I feel for Eric Reis. He seems compelled to say, in every talk, right in the beginning, “Lean is not ‘cheap’!”
I’m sure it’s because he gets hit with this constantly. Just yesterday I was reading about Education startups and a well-regarded startup founder and investor was quoted as saying that startups in the Education space need to be “pudgier”
“One of the things I feel strongly about is that everybody
pushes the notion of a lean startup,” said Katzman, who founded
the Princeton Review, online education company 2U (formerly
2tor) and his current startup Noodle Education. “And I’m kind
of in favor, especially in the education space, of a pudgier startup.”
John Katzman, as quoted in GigaOm
Katzman goes on to say some pretty smart things about the complexities of the Education market, but this “pudgier” statement has nothing to do with Lean Startup.
I believe the “good mix of people with deep backgrounds in education and business” Katzman calls for would do well to validate their assumptions and develop their product using the Lean Startup approach. Katzman seems to agree — he goes on to recommend strategies very much in keeping with Lean Startup. The video is worth watching.
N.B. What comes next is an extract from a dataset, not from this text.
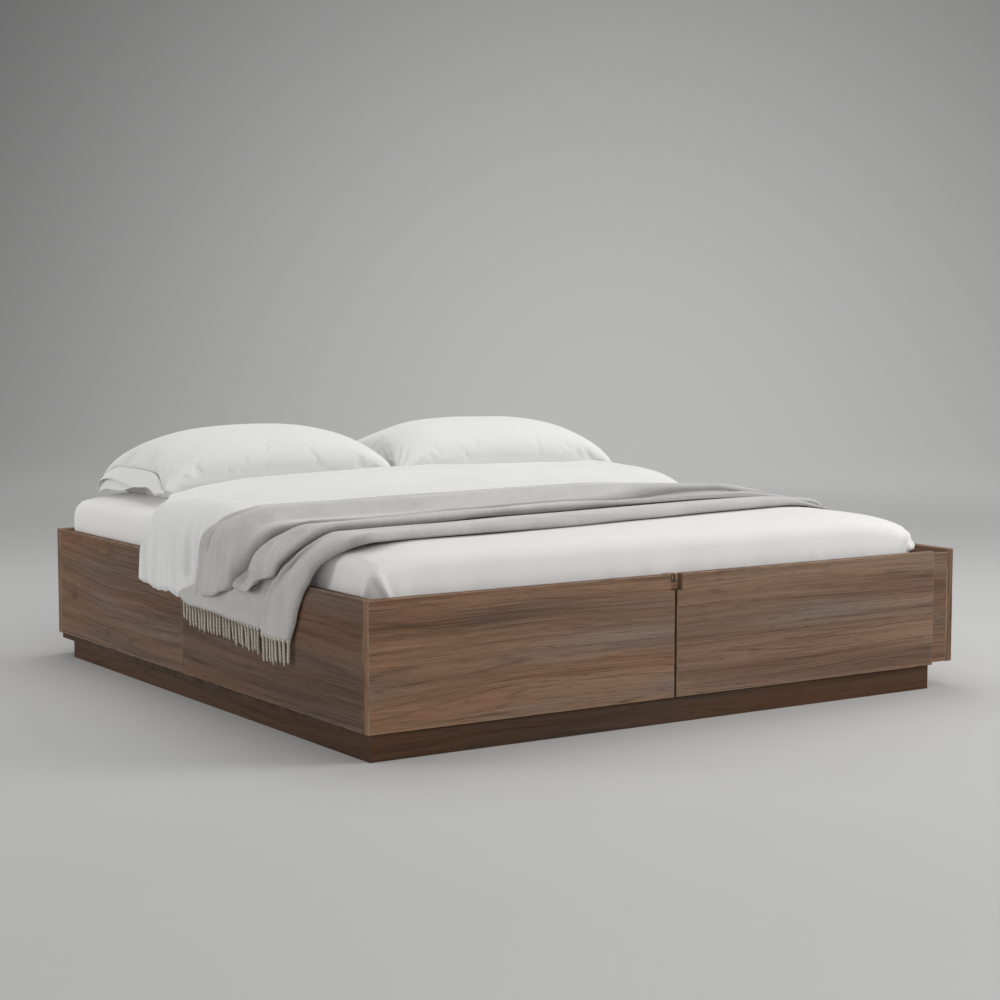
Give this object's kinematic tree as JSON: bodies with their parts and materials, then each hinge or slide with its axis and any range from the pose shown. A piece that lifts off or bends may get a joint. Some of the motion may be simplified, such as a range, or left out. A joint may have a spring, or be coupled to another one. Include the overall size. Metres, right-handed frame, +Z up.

Katzman makes a great example because he’s an experienced entrepreneur who actually agrees with the Lean Startup approach, whether he knows it or not. This is a guy who knows his stuff, who knows how important it is to listen closely to customers, who tells great stories of realizing after just a few usability tests that his assumptions were wrong. This is a guy we should be listening to, other than his mischaracterization of Lean Startup.